A Rugby Union stronghold, no doubt. You'd have thought this success would be reflected somewhat in the region's football equivalents? Well...


Admittedly, the Westcountry is certainly well served for Football League clubs (with Torquay United, Yeovil Town and now Weymouth bubbling just underneath the surface in the National League). Plymouth Argyle, Exeter City, Bristol City, Bristol Rovers, Cheltenham Town and Forest Green Rovers make up 6 of the 92. Not bad, right? Unfortunately, that's about where the comparisons to the region's success with the oval ball stop. Of these 6 sides, only Bristol City have ever tasted the rarified air of the top flight, most recently in 1979/80. None have ever won a domestic trophy, City reaching the sole FA Cup final of this sextet in 1909, losing out 1-0 to Manchester United. As for European glory? Err, Argyle played Real Madrid in a 2006 friendly, does that count?

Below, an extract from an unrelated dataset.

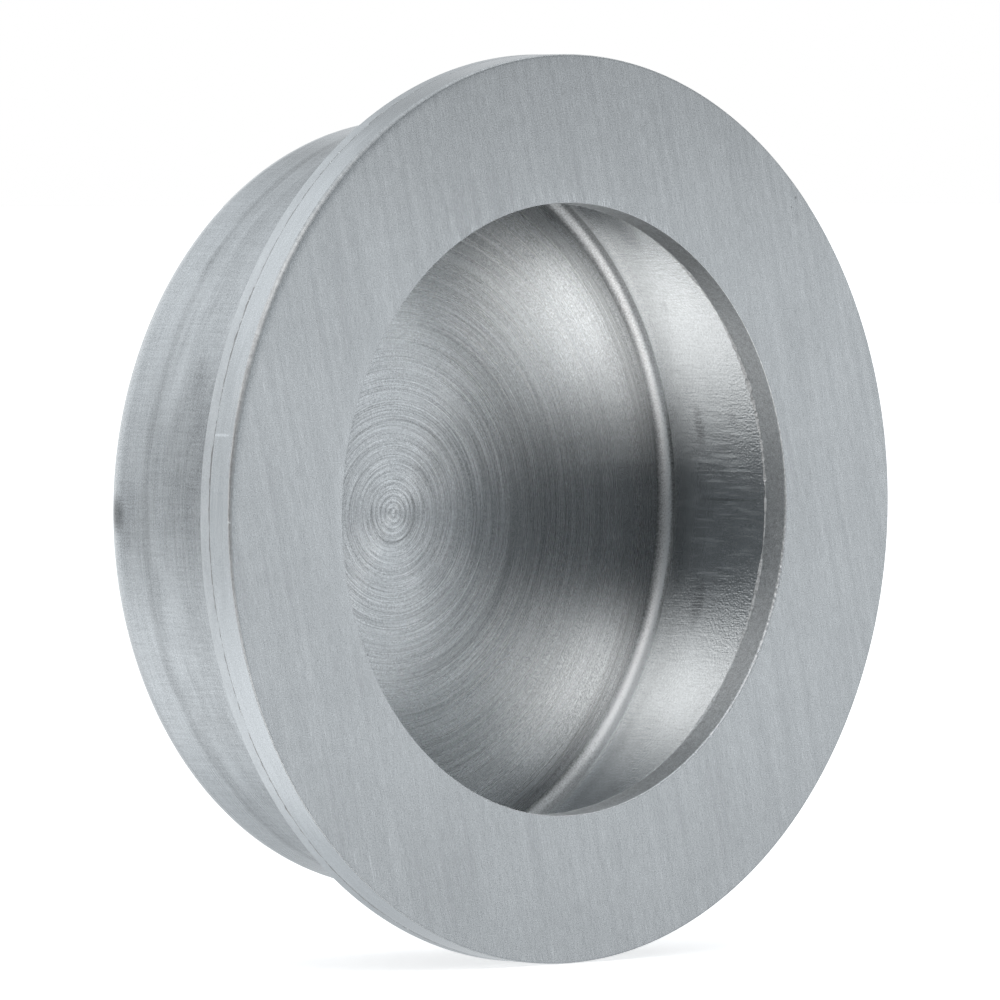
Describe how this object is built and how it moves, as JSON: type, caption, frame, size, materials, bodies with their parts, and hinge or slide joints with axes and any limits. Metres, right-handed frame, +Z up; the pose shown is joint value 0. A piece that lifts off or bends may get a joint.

At a stretch, we could include former Premier League incumbents Swindon Town and Bournemouth in the mix. Both are pushing it a bit, however (as are Cheltenham and Forest Green, in all honesty). Swindon is closer to London than Plymouth, while Bournemouth hold about as loose a connection to the 'Westcountry' as is possible to get away with. Neither are usually referred to as 'South West' clubs and so, much as we'd like to bolster the region's footballing CV with Eddie Howe's recent Cherries heroics, it's probably a tad unfair. Swindon Town's sole top flight campaign in 1993-94 conceding a record 100 goals? OK, we're happy to not take ownership of that one.


The 2007/08 Championship season provides perhaps the biggest 'sliding doors' moment of recent times for the region's clubs. Bristol City and Plymouth Argyle, probably the 2 local sides best set up to make a breakthrough in terms of support and resources, were both in contention for promotion to the promised land of the Premier League. The Robins fell at the sharp end of the sword, losing 1-0 to Hull City at Wembley in a play off final settled by Dean Windass' memorable thunderbolt volley. Plymouth, having finished 10th and reached an FA Cup Quarter Final the previous year, inherited Hull's unfortunate tag as the largest city in England never to have hosted top flight football. Neither have come as close since...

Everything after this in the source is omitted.